- Theatrical release poster
- Directed by: Anand Dilip Gokhale
- Produced by: Vaibhav Uttamrao Joshi
- Starring: Tejashree Pradhan; Sanjay Khapare; Bhargavi Chirmule;
- Cinematography: Yogesh Prabhakar Rajguru
- Edited by: Sanket Jyoti Arvind
- Music by: Mayuresh Madhav Joshi
- Release date: 26 May 2017;
- Country: India
- Language: Marathi

= Oli Ki Suki =

2017 Indian Marathi-language film

Oli Ki Suki is a 2017 Indian Marathi-language film directed by Anand Dilip Gokhale. Produced by Vaibhav Uttamrao Joshi, the film stars Tejashree Pradhan, Sanjay Khapare, Bhargavi Chirmule and Sharvari Lokhare. Mayuresh Joshi composed the music with cinematography by Yogesh Rajguru. It was released theatrically on 26 May 2017.

==Synopsis==
A bunch of underprivileged children invest their time in petty theft. However, their lives change forever when Radhika, a philanthropist, walks into their lives.

==Cast==
- Tejashree Pradhan as Radhika Deshpande
- Chinmay Sant as Kiran aka Hadkya
- Sanjay Khapare
- Bhargavi Chirmule
- Sharvari Lokhare
- Suhas Shirsat
- Varsha Usgaonkar
- Subodh Bhave

==Release==
===Theatrical===
Oli Ki Sukhi was theatrically released on 26 May 2023.

===Home media===
The film was digitally released on 4 January 2024 on Ultra Jhakaas.

==Reception==
===Critical response===
The reviews that the film received were generally not flattering. Ganesh Matkari of Pune Mirror wrote "Perhaps, with a better plot and a lot more grey shades, Oli Ki Suki could have been a much better film". Keyur Seta from Cinestaan.com says "Overall, Oli Ki Suki is a film with good intentions and has a few moving moments. But the few positives are clearly overshadowed by the many negatives". A reviewer from Maharashtra Times says "'Oli Ki Suki' feels like a documentary due to the lack of integration of elements required for cinema.

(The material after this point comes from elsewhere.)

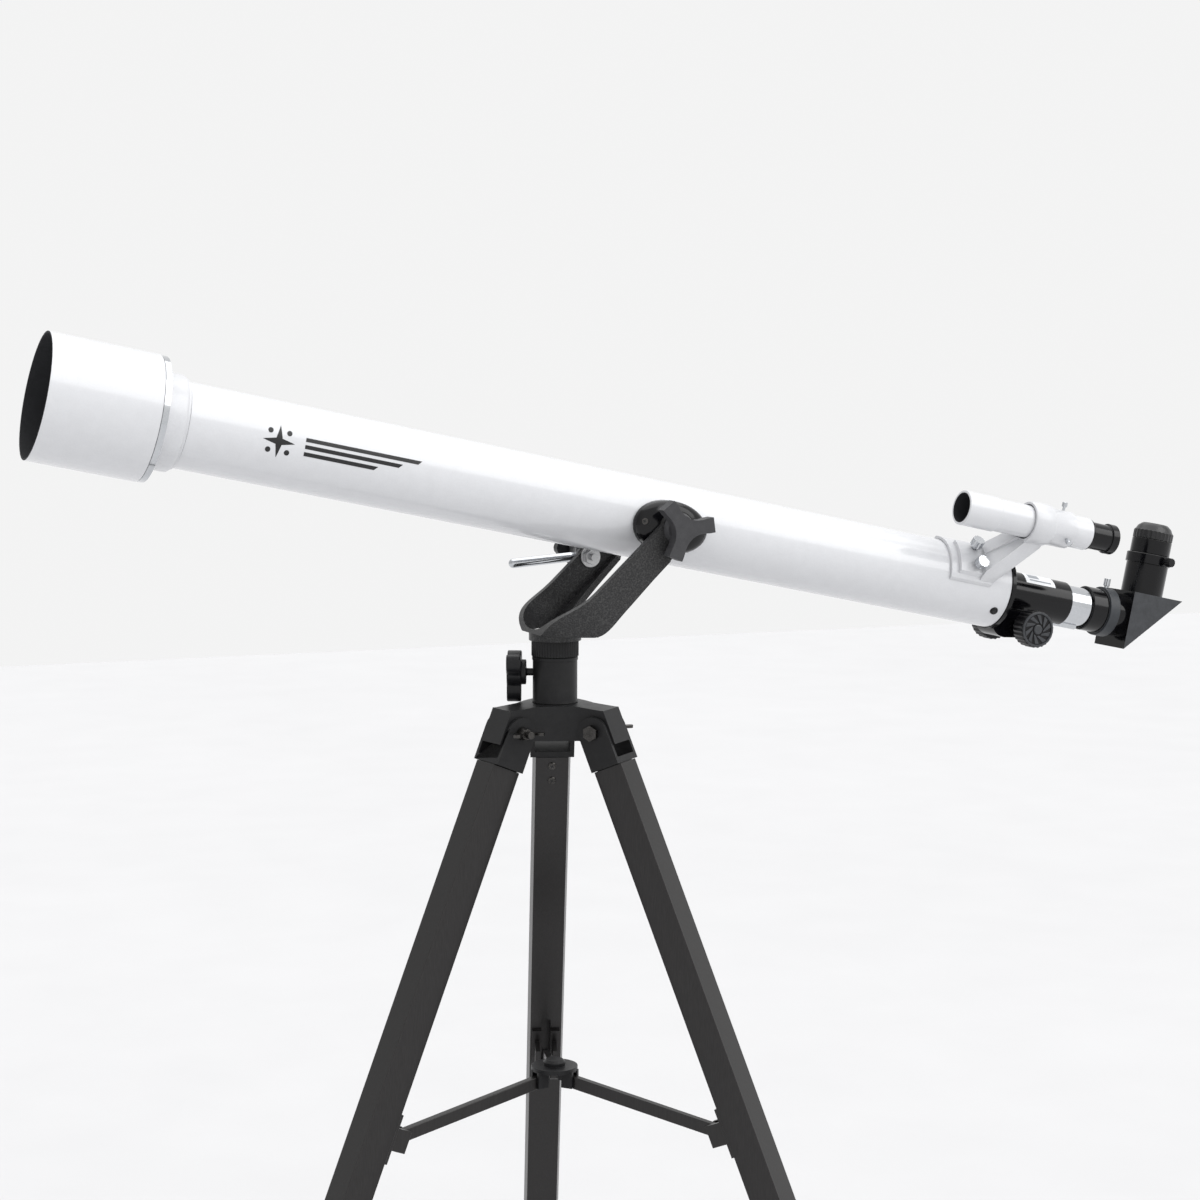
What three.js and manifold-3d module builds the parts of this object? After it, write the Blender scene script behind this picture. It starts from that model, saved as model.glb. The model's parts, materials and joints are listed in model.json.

As a result, even if the subject is good, it is wasted simply because the treatment is not good enough". Shalaka Nalawade from The Times of India wrote "'Rest of the established actors are mere caricatures of their characters, including a dying mother, an angry disabled father, as well as a vengeful police inspector. Skip this one".